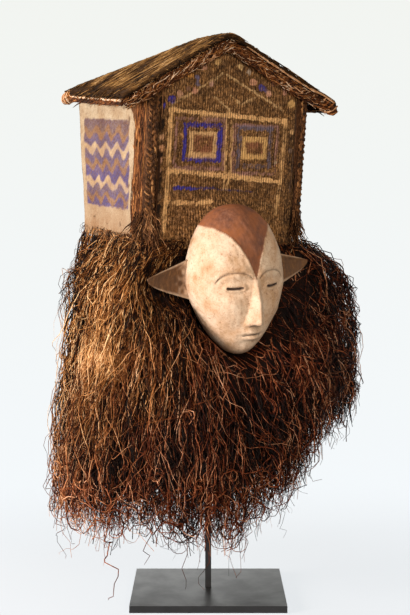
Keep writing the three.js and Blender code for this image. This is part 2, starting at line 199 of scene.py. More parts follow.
# Front wall
# A cloth of raffia twined in upright ribs, stretched on canes, and painted with dry earth
# colours: an ochre frame, two nested squares and spots. Its foot is gathered round the face.
LEAN = math.radians(6.5)            # the house and the face lean forward on the rod
PIVOT_HEIGHT = 600                  # in millimetres above the floor, like the shift to the side
HOUSE_SHIFT = 2
# In house millimetres: x across, y back and z up from the pivot
WALL = {"half": 114, "front": -50, "foot": -135, "thick": 4, "corner": 10,
        "back_top": 170, "back_top_z": 43, "back_foot": 130}
ROOF = {"front": -64, "back": 174, "thick": 8, "softness": 4, "ridge_x": -15, "ridge_z": 141,
        "ridge_back": -4, "front_left": (-162, 56), "front_right": (153, 60),
        "back_left": (-133, 55), "back_right": (132, 56)}


def house(points):
    """House-frame millimetres to metres; the house leans about a line at the pivot height."""
    x, y, z = np.moveaxis(np.asarray(points, float), -1, 0)
    c, s = math.cos(LEAN), math.sin(LEAN)
    return np.stack([x + HOUSE_SHIFT, y * c - z * s, PIVOT_HEIGHT + y * s + z * c], -1) / 1000


def slope(a, b, c):
    """The height over x and y of the plane through three points."""
    a, b, c = (np.array(p, float) for p in (a, b, c))
    normal = np.cross(b - a, c - a)
    return lambda x, y: a[2] - (normal[0] * (x - a[0]) + normal[1] * (y - a[1])) / normal[2]


def roof_slopes():
    """The mat's two sides and its rear hip."""
    corner = {name: (ROOF[name][0], ROOF[name.split("_")[0]], ROOF[name][1])
              for name in ("front_left", "front_right", "back_left", "back_right")}
    ridge_front = (ROOF["ridge_x"], ROOF["front"], ROOF["ridge_z"])
    ridge_back = (ROOF["ridge_x"], ROOF["ridge_back"], ROOF["ridge_z"])
    return [slope(ridge_front, corner["front_left"], corner["back_left"]),
            slope(ridge_front, corner["front_right"], corner["back_right"]),
            slope(ridge_back, corner["back_left"], corner["back_right"])]


SLOPES = roof_slopes()


def roof_top(x, y):
    """The mat's upper side: three slopes, softened where they meet."""
    total = sum(np.exp(-height(x, y) / ROOF["softness"]) for height in SLOPES)
    return -ROOF["softness"] * np.log(total)


def roof_under(x, y):
    return roof_top(x, y) - ROOF["thick"]


def ripple(points, size, seed, waves=8):
    """Smooth seeded unevenness, mostly between -1 and 1, with swells about size apart."""
    points = np.asarray(points, float)
    draw = np.random.default_rng(seed)
    way = draw.normal(size=(waves, points.shape[-1]))
    length = np.linalg.norm(way, axis=1, keepdims=True)
    way *= draw.uniform(0.6, 1.6, (waves, 1)) * 2 * np.pi / size / length
    return np.sin(points @ way.T + draw.uniform(0, 2 * np.pi, waves)).sum(-1) / math.sqrt(waves)


def smooth(value, low, high):
    """0 at low and 1 at high, eased between them and held beyond; low may be the larger."""
    t = np.clip((value - low) / (high - low), 0, 1)
    return t * t * (3 - 2 * t)


def unit_grid(cols, rows, low=0):
    """The share of the way across and up at every point of a grid; up begins at low."""
    return np.meshgrid(np.linspace(0, 1, cols + 1), np.linspace(low, 1, rows + 1))


def new_piece(name, points, faces):
    """A smooth-shaded mesh object at the origin, from points in metres."""
    mesh = bpy.data.meshes.new(name)
    mesh.from_pydata(points.reshape(-1, 3).tolist(), [], faces)
    mesh.shade_smooth()
    piece = bpy.data.objects.new(name, mesh)
    collection.objects.link(piece)
    return piece


def shell(name, outer, inner):
    """A closed piece between an outer grid of points and an inner one, coarser by a whole number."""
    def squares(grid):
        return np.stack([grid[:-1, :-1], grid[:-1, 1:], grid[1:, 1:], grid[1:, :-1]], -1).reshape(-1, 4)

    def edge(grid):
        return [*grid[0, :-1], *grid[:-1, -1], *grid[-1, :0:-1], *grid[:0:-1, 0]]

    fine = np.arange(outer[..., 0].size).reshape(outer.shape[:2])
    coarse = fine.size + np.arange(inner[..., 0].size).reshape(inner.shape[:2])
    step = (fine.shape[1] - 1) // (coarse.shape[1] - 1)
    around = [int(i) for i in edge(fine)]
    inside = [int(i) for i in edge(coarse)]
    faces = squares(fine).tolist() + squares(coarse)[:, ::-1].tolist()
    for k, here in enumerate(inside):
        run = [around[(k * step + j) % len(around)] for j in range(step, -1, -1)]
        faces.append([*run, here, inside[(k + 1) % len(inside)]])
    return new_piece(name, np.concatenate([outer.reshape(-1, 3), inner.reshape(-1, 3)]), faces)


def give(piece, name, values, kind="FLOAT"):
    """Stores values for a piece's first points as an attribute; the rest stay 0."""
    field = "color" if kind == "FLOAT_COLOR" else "value"
    width = 4 if kind == "FLOAT_COLOR" else 1
    data = np.zeros((len(piece.data.vertices), width), np.float32)
    values = np.asarray(values, float).reshape(-1, width)
    data[:len(values)] = values
    piece.data.attributes.new(name, kind, "POINT").data.foreach_set(field, data.ravel())


def carries(piece, material, slot_name, *replaced):
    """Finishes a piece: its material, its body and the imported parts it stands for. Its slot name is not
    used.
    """
    piece.data.materials.clear()
    piece.data.materials.append(material)
    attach(piece, "root")
    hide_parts(*replaced)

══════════

> Problem requirements
Copy out every line in the listing where the word "replaced" appears.

> Answer to this task
def carries(piece, material, slot_name, *replaced):
    hide_parts(*replaced)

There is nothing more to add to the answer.